The management and control bodies of the Company include as follows:

  • General Meeting of Shareholders;
  • Board of Directors;
  • Management Board (collegial executive body);
  • Sole executive body;
  • Internal Audit Commission.

The Company’s highest management body is the General Meeting of Shareholders, enabling shareholders to exercise their rights to participate in running the Company’s business. The General Meeting of Shareholders adopts decisions on issues of utmost importance to the Company’s operations.

The Board of Directors of the Company formulates the Company’s strategy, is in charge of the general management of the Company’s activities, and controls the work of the Company’s executive bodies. In order for the Board of Directors to perform its functions in the most effective way and with the aim of preliminarily considering the most important issues falling within the competence of Board of Directors, the Board of Directors of the Company has profile committees.

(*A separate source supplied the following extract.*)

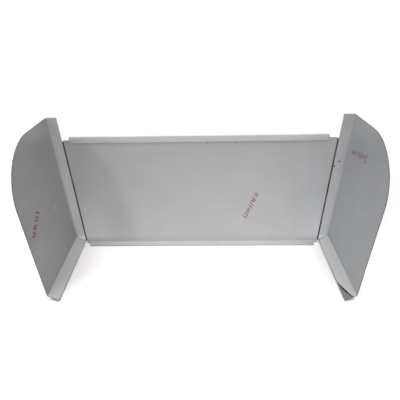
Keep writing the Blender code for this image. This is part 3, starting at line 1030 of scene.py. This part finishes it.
def hinge_finish():
    """Blackened steel, rubbed to grey along the barrel and scratched a little."""
    black = Finish("hinge_black", "object", 0.42, metallic=0.6)
    tone = black.ranged(black.noise(4 * MM, detail=4), 0, 1)
    colour = black.mixed(tone, (0.022, 0.023, 0.024), (0.038, 0.039, 0.041))
    sideways = black.away(black.along(0), 0)
    barrel = black.ranged(black.away(sideways, AXES["right"].x), 1, 0, 0.6 * MM, 1.4 * MM)
    worn = black.ranged(black.noise(3 * MM, detail=5, stretch=(1, 1, 5), shift=4), 0.25, 1, 0.35, 0.65)
    rubbed = black.product(barrel, worn)
    colour = black.mixed(black.ranged(rubbed, 0, 0.8, 0, 1), colour, (0.17, 0.17, 0.17))
    nicks = black.ranged(black.noise(1.2 * MM, detail=4, stretch=(1, 1, 2), shift=9), 0, 0.5, 0.70, 0.78)
    colour = black.mixed(nicks, colour, (0.14, 0.14, 0.14))
    black.bump(black.noise(0.4 * MM, detail=3, shift=8), 0.01 * MM)
    return black.done(colour, black.ranged(black.noise(7 * MM, shift=2), 0.34, 0.50))


def rivet_finish():
    """Satin aluminium with tool marks, its grey varying at random."""
    metal = Finish("rivet_metal", "object", 0.34, metallic=0.9)
    tone = metal.ranged(metal.noise(1.2 * MM, detail=5), 0, 1)
    colour = metal.mixed(tone, (0.46, 0.46, 0.47), (0.66, 0.66, 0.66))
    marks = metal.noise(0.3 * MM, detail=3, stretch=(1, 1, 2), shift=3)
    metal.bump(marks, 0.02 * MM)
    return metal.done(colour, metal.ranged(metal.noise(0.9 * MM, detail=4, shift=5), 0.26, 0.48))


def ink_finish():
    """Faded red marker ink, thin in places, so that the film's grey shows in it."""
    ink = Finish("faded_ink", "blank", 0.35)
    worn = ink.ranged(ink.noise(1.8 * MM, detail=4), 0, 1, 0.36, 0.62)
    colour = ink.mixed(worn, (0.13, 0.018, 0.035), (0.32, 0.13, 0.16))
    ink.bump(ink.noise(0.4 * MM, detail=2, shift=2), 0.008 * MM)
    return ink.done(colour, ink.ranged(ink.noise(2 * MM, shift=4), 0.28, 0.5))


def grime_and_shadow_finish(name, light, dark):
    """Dried dirt, or old glue that also paints the shadow of a lifted film edge: dark, matt and lumpy."""
    grime = Finish(name, "blank", 0.7)
    lumps = grime.noise(0.7 * MM, detail=4)
    colour = grime.mixed(grime.ranged(lumps, 0, 1), dark, light)
    grime.bump(lumps, 0.06 * MM)
    return grime.done(colour, grime.ranged(grime.noise(1.2 * MM, shift=3), 0.55, 0.85))


def floor_paint(name, albedo):
    paint = Finish(name, "object", 0.8)
    tone = paint.ranged(paint.noise(500 * MM, detail=2), 0, 1)
    return paint.done(paint.mixed(tone, (albedo - 0.005,) * 3, (albedo + 0.005,) * 3))


# Pieces -----------------------------------------------------------------------------------------


BARE_FACE = face_finish()
CUT_EDGE = edge_finish()
WING_MARKS = [(axis, distance) for axis in (0, 1) for distance in (-DIE_REACH, DIE_REACH)]
PANEL_REVERSE = reverse_finish("panel_reverse", [(1, DIE_REACH + LIP_BEND_START)], 0)
WING_REVERSES = {
    "left": reverse_finish("left_reverse", WING_MARKS, 3.3),
    "right": reverse_finish("right_reverse", WING_MARKS, 7.9),
}
# The numbers after each seed are painted light and shade: the foot and top factors, then the factors of the
# tone function.
PANEL_FILM = film_finish("panel_film", 0, 1.15, 0.89, panel_painted_light, corners=1.46, lip_ends=0.84)
WING_FILMS = {
    "left": film_finish("left_film", 2.6, 0.86, 1.08, wing_painted_light, back=(1.92, 0.90), bottom=1.44),
    "right": film_finish("right_film", 6.1, 0.94, 0.995, wing_painted_light, back=(1.44, 0.87), bottom=1.27),
}
HINGE_BLACK = hinge_finish()
RIVET_METAL = rivet_finish()
FADED_INK = ink_finish()
DIRT = grime_and_shadow_finish("dirt", (0.07, 0.07, 0.075), (0.015, 0.015, 0.017))
# Old glue, whose dark band is also painted shadow under the film's lifted edge.
GLUE_AND_SHADOW = grime_and_shadow_finish("old_glue_and_painted_shadow", (0.060, 0.062, 0.066), (0.018, 0.019, 0.021))


def make_centre():
    fixed = [(name, False) for name in SIDES]
    finishes = [BARE_FACE, PANEL_REVERSE, CUT_EDGE]
    folded_sheet("centre_panel", "centre", panel_blank(0, 0, True), fold_panel, finishes, fixed)
    film = panel_blank(FILM_INSET, FILM_HINGE_INSET, False)
    relief = centre_relief(blisters(*BLISTERS["centre"], BLISTER_AREAS["centre"]))
    folded_film("centre_film_skin", "centre", film, fold_panel, relief, PANEL_FILM, "centre_film")
    top = above_film(relief)
    strokes = pen_strokes(*STROKES["centre"])
    laid_on("centre_ink_strokes", "centre", strokes, fold_panel, top, INK_THICKNESS, FADED_INK)
    flecks = specks(SPECKS["centre"], CENTRE_SPECK_SEED)
    laid_on("centre_dirt_specks", "centre", flecks, fold_panel, top, SPECK_THICKNESS, DIRT)


def to_blank(place):
    """A place given as its depth from the back fold's corner and its height above the base."""
    depth, height = place
    return depth - BEND_RADIUS, height - PLATE_BOTTOM


def against_steel(u, v):
    return FILM_LIFT / 3


def make_wing(name):
    surface = wing_surface(name)
    body = f"{name}_side"
    finishes = [BARE_FACE, WING_REVERSES[name], CUT_EDGE]
    folded_sheet(f"{name}_wing", body, wing_blank(0, 0, SHEET), surface, finishes, [(name, True)])
    peeled = name == "right"
    film = wing_blank(FILM_INSET, FILM_HINGE_INSET, -FILM_INSET, peeled)
    relief = wing_relief(blisters(*BLISTERS[name], BLISTER_AREAS["wing"]), peeled)
    folded_film(f"{name}_film_skin", body, film, surface, relief, WING_FILMS[name], f"{name}_wing_film")
    top = above_film(relief)
    first, last, *manner = STROKES[name]
    strokes = pen_strokes(to_blank(first), to_blank(last), *manner)
    laid_on(f"{name}_ink_strokes", body, strokes, surface, top, INK_THICKNESS, FADED_INK)
    places = [(*to_blank(place[:2]), place[2]) for place in SPECKS[name]]
    flecks = specks(places, WING_SPECK_SEED)
    laid_on(f"{name}_dirt_specks", body, flecks, surface, top, SPECK_THICKNESS, DIRT)
    if peeled:
        # Dark band on the bare steel: partly old glue, partly painted shadow of the curled film.
        laid_on(f"{name}_glue_and_shadow_line", body, glue_and_shadow_band(), surface, against_steel, GLUE_SHADOW_THICKNESS, GLUE_AND_SHADOW)


def dress_hinges():
    for name, node in frame["nodes"].items():
        if "hinge" in name:
            node.data.materials.clear()
            node.data.materials.append(HINGE_BLACK)


# Floor, light and camera ------------------------------------------------------------------------


def floor_sheet(name, height, paint):
    bm = bmesh.new()
    place = Matrix.Translation((0, 0, height))
    bmesh.ops.create_grid(bm, x_segments=1, y_segments=1, size=FLOOR_HALF_SIZE, matrix=place)
    floor = mesh_object(name, bm, [paint])
    return floor


def make_floor():
    """A white floor, and a grey one in its place for what the film reflects."""
    white = floor_sheet("floor", 0, floor_paint("floor_paint", FLOOR_WHITE))
    white.visible_glossy = False
    grey_paint = floor_paint("grey_floor_paint", REFLECTED_GREY)
    grey = floor_sheet("floor_in_reflections", 0.02 * MM, grey_paint)
    grey.visible_camera = False
    grey.visible_diffuse = False
    grey.visible_shadow = False


def make_backdrop():
    """A far, evenly white wall all round that only the camera sees."""
    white = bpy.data.materials.new("backdrop_white")
    white.use_nodes = True
    shader = white.node_tree.nodes["Principled BSDF"]
    shader.inputs["Emission Color"].default_value = (1, 1, 1, 1)
    shader.inputs["Emission Strength"].default_value = 1
    bm = bmesh.new()
    radii = {"radius1": BACKDROP_RADIUS, "radius2": BACKDROP_RADIUS}
    bmesh.ops.create_cone(bm, segments=BACKDROP_SIDES, depth=BACKDROP_HEIGHT, **radii)
    backdrop = mesh_object("backdrop", bm, [white])
    backdrop.visible_shadow = False
    backdrop.visible_diffuse = False
    backdrop.visible_glossy = False


def sun(name, azimuth, height, spread, strength, colour):
    """A soft distant light, its azimuth measured from straight in front and positive to the right."""
    light = bpy.data.lights.new(name, "SUN")
    light.energy = strength
    light.angle = spread
    light.color = colour
    lamp = bpy.data.objects.new(name, light)
    around, up = math.radians(azimuth), math.radians(height)
    away = Vector((math.sin(around) * math.cos(up), -math.cos(around) * math.cos(up), math.sin(up)))
    lamp.rotation_euler = (-away).to_track_quat("-Z", "Y").to_euler()
    bpy.context.scene.collection.objects.link(lamp)


def make_light():
    """A white ceiling, a key from the front left that casts the left wing's soft shadow, and fills."""
    world = bpy.data.worlds.new("studio")
    bpy.context.scene.world = world
    world.use_nodes = True
    background = world.node_tree.nodes["Background"]
    background.inputs["Color"].default_value = (1, 1, 1, 1)
    background.inputs["Strength"].default_value = WORLD_STRENGTH
    sun("ceiling", 0, 75, BROAD_SUN, 2.75, (1.0, 0.98, 0.97))
    sun("key", -35, 27, NARROW_SUN, 0.68, (1.0, 0.93, 0.80))
    sun("left_fill", -50, 15, BROAD_SUN, 0.52, (0.66, 0.78, 1.0))
    sun("right_fill", 25, 15, BROAD_SUN, 0.32, (1.0, 0.80, 0.78))
    sun("back_fill", 180, 35, BROAD_SUN, 0.4, (1.0, 1.0, 1.0))


def make_camera():
    """A wide-angle view from the open side, a little right of centre, 30 degrees down."""
    data = bpy.data.cameras.new("camera")
    data.sensor_width = SENSOR_WIDTH
    data.lens = LENS
    camera = bpy.data.objects.new("camera", data)
    bpy.context.scene.collection.objects.link(camera)
    place = Matrix.Translation(CAMERA_FROM_PANEL + Vector((0, FRONT_Y, 0)))
    turn = Matrix.Rotation(CAMERA_YAW, 4, "Z") @ Matrix.Rotation(math.pi / 2 - CAMERA_PITCH, 4, "X")
    camera.matrix_world = place @ turn @ Matrix.Rotation(CAMERA_ROLL, 4, "Z")
    bpy.context.scene.camera = camera


make_centre()
for wing_name in SIDES:
    make_wing(wing_name)
make_rivets()
dress_hinges()
make_floor()
make_backdrop()
make_light()
make_camera()
bpy.context.scene.view_settings.view_transform = "Standard"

With a view to achieving the goals of the Company and implementing its strategy, the Company’s day-to-day activities are managed by a collegial executive body, the Management Board of the Company, and the sole executive body of the Company. The sole executive body and the Management Board are accountable to the Board of Directors of the Company. As specified in Articles of Association of the Company, the members of the Management Board are elected by the Board of Directors of the Company. The Management Board is chaired by the Chairman of the Management Board. The sole executive body is in charge of the Company’s day-to-day activities, dealing with issues except those falling within the competence of the General Meeting of Shareholders, the Board of Directors, and the Management Board of the Company.

On June 30, 2012, the Annual General Meeting of Shareholders resolved to transfer the powers of the Company’s sole executive body to a management organization, Open Joint-Stock Company Federal Grid Company of Unified Energy System (FGC UES). Before that, the functions of the Company’s sole executive body were performed by the Director General of the Company, who also was the Chairman of the Company’s Management Board.

In order to control its financial and economic activities, the Company annually elects the Internal Audit Commission, which is accountable to the General Meeting of Shareholders of the Company. The competence of the Internal Audit Commission includes carrying out audits (inspections) of the financial and economic activities of the Company and validating the information contained in the Company’s Annual Report and annual accounting statements that should be approved by the Annual General Meeting of Shareholders.

Therefore, the existing corporate governance system of the Company complies with the applicable Russian laws and aims to ensure the management and control of the Company’s activities and enable shareholders to exercise their rights.